Scan the entries below and count the lines holding the string "three". Supply only the number.

A run of records
────────────────

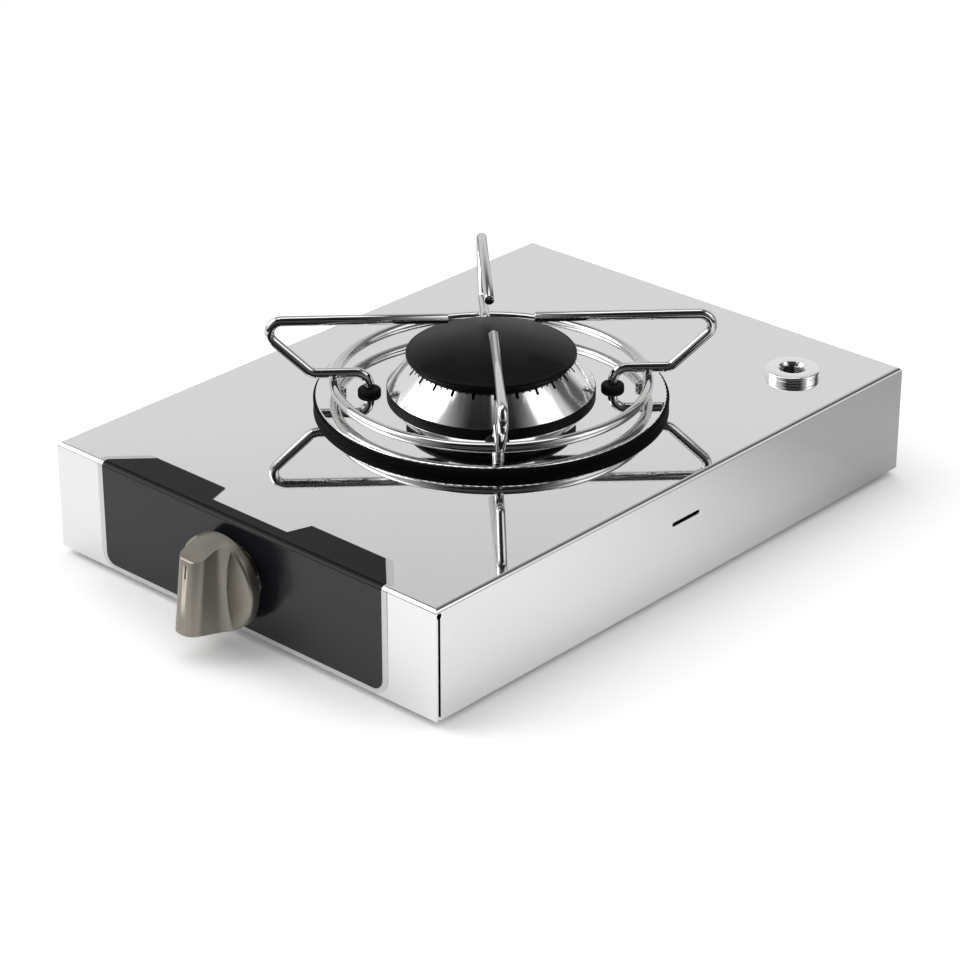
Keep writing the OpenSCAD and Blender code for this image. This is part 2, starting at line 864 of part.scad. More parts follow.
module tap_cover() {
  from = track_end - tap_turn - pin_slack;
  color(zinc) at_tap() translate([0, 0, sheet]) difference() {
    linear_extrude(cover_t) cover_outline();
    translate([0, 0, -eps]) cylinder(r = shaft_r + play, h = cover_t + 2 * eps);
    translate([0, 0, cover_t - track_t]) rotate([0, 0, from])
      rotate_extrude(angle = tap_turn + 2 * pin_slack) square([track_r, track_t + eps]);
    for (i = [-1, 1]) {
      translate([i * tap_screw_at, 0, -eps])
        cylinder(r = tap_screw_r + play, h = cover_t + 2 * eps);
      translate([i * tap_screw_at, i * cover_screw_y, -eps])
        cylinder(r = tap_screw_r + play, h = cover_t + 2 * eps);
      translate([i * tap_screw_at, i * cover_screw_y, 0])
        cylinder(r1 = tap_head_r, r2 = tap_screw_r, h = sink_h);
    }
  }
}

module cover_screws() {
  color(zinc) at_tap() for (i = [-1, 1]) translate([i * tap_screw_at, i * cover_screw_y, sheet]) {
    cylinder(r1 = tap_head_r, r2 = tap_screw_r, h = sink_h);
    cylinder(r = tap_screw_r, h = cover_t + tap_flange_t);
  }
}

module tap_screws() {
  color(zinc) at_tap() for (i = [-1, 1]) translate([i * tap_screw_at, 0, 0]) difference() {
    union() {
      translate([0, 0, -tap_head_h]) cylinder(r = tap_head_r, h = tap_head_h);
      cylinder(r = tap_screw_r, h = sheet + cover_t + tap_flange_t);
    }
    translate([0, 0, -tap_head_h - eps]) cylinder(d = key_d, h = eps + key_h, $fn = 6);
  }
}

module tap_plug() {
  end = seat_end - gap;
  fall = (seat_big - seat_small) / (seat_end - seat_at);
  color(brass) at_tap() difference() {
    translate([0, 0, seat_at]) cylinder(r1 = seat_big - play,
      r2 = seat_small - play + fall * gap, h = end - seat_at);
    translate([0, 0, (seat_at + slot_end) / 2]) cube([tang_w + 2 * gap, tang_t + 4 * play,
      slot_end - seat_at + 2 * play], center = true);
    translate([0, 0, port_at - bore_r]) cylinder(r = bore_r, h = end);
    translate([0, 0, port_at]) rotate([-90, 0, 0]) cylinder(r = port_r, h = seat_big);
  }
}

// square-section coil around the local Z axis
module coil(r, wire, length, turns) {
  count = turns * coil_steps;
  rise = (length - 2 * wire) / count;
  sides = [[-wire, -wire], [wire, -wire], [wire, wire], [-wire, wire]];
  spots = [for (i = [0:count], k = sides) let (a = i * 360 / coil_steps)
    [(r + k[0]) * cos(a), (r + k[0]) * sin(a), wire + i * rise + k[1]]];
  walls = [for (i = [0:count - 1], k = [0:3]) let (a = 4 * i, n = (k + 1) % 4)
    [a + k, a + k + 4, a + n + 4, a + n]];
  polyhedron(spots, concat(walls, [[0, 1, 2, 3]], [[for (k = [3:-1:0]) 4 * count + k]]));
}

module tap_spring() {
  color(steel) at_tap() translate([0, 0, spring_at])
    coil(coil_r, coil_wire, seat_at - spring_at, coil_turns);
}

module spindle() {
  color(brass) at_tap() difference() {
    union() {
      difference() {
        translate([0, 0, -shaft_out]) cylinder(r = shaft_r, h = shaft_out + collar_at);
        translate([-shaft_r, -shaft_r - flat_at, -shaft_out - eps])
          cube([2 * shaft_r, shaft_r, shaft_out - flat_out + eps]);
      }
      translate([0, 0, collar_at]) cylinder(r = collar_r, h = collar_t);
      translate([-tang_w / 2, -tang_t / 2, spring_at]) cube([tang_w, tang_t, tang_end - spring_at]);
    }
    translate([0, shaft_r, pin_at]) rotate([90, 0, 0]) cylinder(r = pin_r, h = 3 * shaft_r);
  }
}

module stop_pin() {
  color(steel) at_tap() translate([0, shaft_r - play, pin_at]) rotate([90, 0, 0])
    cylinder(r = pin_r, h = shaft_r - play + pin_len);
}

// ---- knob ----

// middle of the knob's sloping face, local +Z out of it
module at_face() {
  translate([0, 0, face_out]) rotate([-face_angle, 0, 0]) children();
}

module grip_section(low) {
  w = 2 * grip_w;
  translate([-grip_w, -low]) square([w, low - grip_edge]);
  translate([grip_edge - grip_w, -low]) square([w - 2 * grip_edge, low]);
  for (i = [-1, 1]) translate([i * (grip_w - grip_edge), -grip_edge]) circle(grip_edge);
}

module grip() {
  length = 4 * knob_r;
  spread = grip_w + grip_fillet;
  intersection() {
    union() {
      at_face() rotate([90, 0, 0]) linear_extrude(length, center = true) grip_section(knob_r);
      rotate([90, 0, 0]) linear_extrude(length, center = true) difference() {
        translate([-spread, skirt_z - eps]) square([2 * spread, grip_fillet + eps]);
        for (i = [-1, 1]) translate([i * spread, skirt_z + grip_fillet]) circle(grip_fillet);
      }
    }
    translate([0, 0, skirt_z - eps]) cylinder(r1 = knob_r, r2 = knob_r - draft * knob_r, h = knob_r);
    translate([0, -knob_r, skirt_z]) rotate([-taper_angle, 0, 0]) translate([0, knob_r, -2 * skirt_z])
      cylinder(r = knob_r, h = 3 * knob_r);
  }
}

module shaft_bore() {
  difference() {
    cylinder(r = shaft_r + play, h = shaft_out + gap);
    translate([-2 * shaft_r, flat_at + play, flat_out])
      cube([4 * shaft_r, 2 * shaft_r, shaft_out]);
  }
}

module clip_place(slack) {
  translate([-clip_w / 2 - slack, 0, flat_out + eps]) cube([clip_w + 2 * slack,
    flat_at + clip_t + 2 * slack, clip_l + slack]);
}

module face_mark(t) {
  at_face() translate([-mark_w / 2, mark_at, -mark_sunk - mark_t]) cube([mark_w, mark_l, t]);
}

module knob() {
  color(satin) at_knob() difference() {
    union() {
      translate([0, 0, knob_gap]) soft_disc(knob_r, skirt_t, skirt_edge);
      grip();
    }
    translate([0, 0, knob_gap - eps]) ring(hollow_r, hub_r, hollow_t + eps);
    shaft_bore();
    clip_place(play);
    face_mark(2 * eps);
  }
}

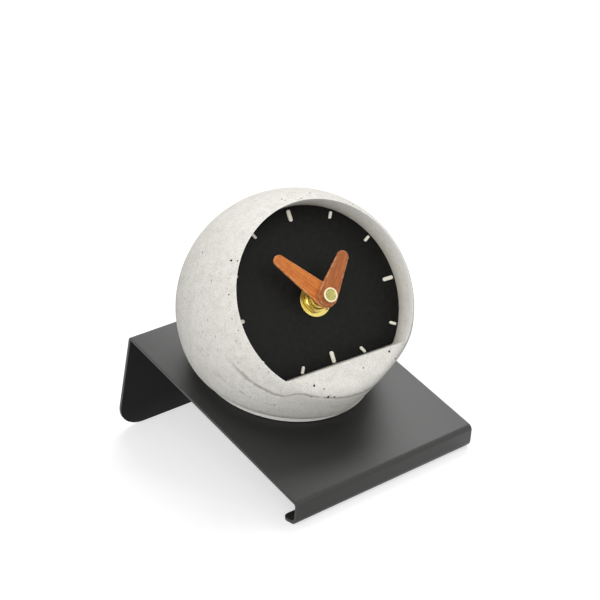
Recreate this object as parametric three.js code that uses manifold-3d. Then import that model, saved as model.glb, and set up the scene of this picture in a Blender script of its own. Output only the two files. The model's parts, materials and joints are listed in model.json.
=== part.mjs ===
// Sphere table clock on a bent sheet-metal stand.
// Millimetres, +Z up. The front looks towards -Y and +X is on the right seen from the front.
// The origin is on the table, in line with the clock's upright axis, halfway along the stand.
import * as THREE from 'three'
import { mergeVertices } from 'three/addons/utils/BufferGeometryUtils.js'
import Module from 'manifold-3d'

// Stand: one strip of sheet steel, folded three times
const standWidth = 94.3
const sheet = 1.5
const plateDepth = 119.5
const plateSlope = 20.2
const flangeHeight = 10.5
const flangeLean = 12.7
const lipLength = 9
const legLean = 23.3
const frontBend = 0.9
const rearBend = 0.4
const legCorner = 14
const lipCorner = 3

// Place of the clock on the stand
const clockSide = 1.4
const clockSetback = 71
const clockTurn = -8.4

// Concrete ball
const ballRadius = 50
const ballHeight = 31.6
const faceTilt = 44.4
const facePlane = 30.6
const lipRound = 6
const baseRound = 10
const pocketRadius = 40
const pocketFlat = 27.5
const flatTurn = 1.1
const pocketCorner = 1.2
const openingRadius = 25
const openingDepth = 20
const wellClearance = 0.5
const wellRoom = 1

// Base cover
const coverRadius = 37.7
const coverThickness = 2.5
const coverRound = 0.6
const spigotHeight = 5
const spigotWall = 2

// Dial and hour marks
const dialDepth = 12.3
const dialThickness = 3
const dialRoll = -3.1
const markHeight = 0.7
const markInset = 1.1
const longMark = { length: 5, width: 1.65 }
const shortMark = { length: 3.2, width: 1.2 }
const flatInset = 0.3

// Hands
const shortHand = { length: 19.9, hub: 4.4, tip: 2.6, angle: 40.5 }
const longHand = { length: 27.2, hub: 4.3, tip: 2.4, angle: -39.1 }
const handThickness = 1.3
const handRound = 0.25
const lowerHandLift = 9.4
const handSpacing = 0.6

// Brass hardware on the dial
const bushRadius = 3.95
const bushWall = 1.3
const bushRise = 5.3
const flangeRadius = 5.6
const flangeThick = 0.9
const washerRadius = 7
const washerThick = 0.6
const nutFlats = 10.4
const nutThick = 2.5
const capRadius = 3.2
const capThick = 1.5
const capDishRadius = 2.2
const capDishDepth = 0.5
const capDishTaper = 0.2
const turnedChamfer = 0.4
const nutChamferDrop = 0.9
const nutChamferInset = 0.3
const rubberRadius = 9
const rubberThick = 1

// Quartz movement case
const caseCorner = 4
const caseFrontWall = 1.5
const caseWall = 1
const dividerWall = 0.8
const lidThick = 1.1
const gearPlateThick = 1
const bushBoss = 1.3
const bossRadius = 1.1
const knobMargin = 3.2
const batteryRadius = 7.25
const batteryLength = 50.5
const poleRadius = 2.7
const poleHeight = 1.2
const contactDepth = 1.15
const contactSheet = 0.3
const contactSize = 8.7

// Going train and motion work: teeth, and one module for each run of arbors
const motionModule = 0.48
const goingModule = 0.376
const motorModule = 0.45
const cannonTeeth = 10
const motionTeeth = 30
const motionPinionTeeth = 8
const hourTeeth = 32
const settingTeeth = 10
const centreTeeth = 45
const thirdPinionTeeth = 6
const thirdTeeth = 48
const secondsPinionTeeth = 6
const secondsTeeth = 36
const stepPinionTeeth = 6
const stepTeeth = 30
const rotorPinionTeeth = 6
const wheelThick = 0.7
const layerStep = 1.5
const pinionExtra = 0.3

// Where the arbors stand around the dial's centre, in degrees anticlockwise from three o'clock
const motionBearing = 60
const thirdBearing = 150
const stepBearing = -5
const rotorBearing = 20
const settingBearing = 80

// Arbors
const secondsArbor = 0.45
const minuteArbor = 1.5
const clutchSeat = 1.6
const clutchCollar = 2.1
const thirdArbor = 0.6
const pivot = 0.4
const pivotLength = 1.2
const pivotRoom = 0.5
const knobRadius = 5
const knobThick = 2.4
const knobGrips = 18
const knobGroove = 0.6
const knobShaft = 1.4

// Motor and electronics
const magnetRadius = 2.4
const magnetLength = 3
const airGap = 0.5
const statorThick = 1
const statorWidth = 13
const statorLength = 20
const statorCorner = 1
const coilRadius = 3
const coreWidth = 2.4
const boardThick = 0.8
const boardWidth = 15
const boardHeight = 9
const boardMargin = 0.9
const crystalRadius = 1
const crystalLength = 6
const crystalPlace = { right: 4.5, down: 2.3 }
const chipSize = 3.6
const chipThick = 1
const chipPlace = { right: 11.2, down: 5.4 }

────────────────

**RESULT BELOW**
5